Decentralizing cancer diagnosis and treatment capabilities would provide more people in provinces across the Democratic Republic of the Congo (DRC) with better access to cancer care, a team of international experts concluded following a six-month imPACT Review requested by the DRC’s Ministry of Health.
The team, brought together by the IAEA, the World Health Organization (WHO) and the International Agency for Research on Cancer (IARC), carried out virtual interviews with staff from 21 facilities across the Kinshasa, Tshopo, Haut Katanga and South Kivu provinces.
The DRC faces challenges in delivering services to diagnose and treat cancer patients across its vast territory.
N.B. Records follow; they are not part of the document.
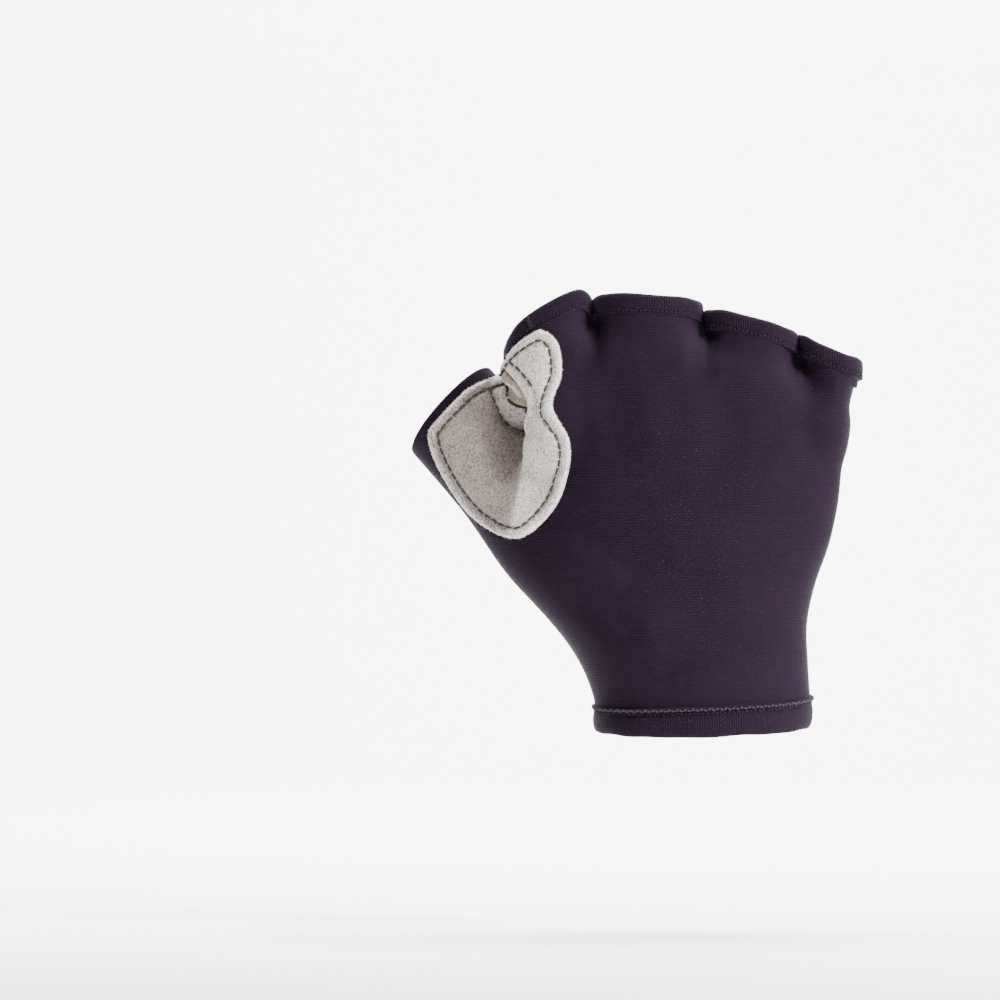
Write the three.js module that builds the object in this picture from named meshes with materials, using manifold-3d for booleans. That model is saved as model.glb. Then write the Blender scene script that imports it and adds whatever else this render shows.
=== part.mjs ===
// A fingerless impact glove for the right hand, filled out as it is when worn.
// +Z runs from the wrist to the fingers, +X to the little finger, +Y to the palm. The origin is in
// the middle of the wrist opening, level with its edge at the back of the hand. Lengths are in
// millimetres.
import * as THREE from "three";
import { mergeVertices } from "three/addons/utils/BufferGeometryUtils.js";
import Module from "manifold-3d";

const wasm = await Module();
wasm.setup();

// Driving sizes of the worn shape
const gloveHeight = 132.5; // wrist edge to the top of the middle finger's hem
const wristBreadth = 64.5;
const wristDepth = 44;
const knuckleBreadth = 107.4; // across the four finger openings
const knuckleDepth = 25;
const thumbBreadth = 34.4;
const thumbDepth = 25;
const thumbLength = 88.5; // along the thumb's axis, from the heel of the hand to its rim
const thumbLean = 39.6; // degrees from upright, towards the index side
const thumbSet = 15; // how far the thumb's end stands towards the palm
const rimLean = 47; // degrees from upright of the thumb opening's axis
const rimTip = 17; // degrees that the thumb opening turns away from the back of the hand
const wristRise = 2.4; // degrees that the wrist opening rises to the little finger's side
const wristDip = 4; // degrees that it falls to the back of the hand

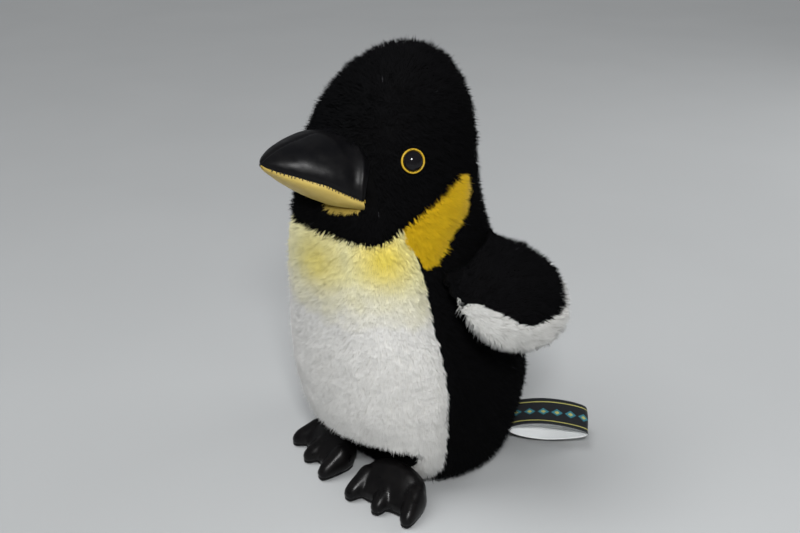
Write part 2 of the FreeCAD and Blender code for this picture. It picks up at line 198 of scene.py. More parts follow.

Most diagnostic and treatment services are available in private facilities in Kinshasa, and considerable disparity exists in access to diagnostic services across the country. Only one private radiotherapy facility in the country of approximately 90 million people provides radiotherapy, and while Government facilities generally have advanced capacities in pathology, they have only limited medical imaging and biology services. In Africa, more than 20 countries have no radiotherapy treatment unit.
The most prominent types of cancer in the DRC are prostate cancer in men with around 7 471 new cases annually, and cervical cancer in women with around 7 772 new cases per year, according to online cancer statistics database GLOBOCAN.
“The DRC is facing an epidemiological transition, with an increase in incidence and mortality from cancer,” said Dieudonné Mwanba, Director of the General Directorate for Disease Control, Ministry of Health. “Diagnosis of these diseases often comes late and care is still very limited. Training medical staff involved in cancer management is key, and we need to set up diagnostic and treatment centres in urban areas for the most frequent cancers.”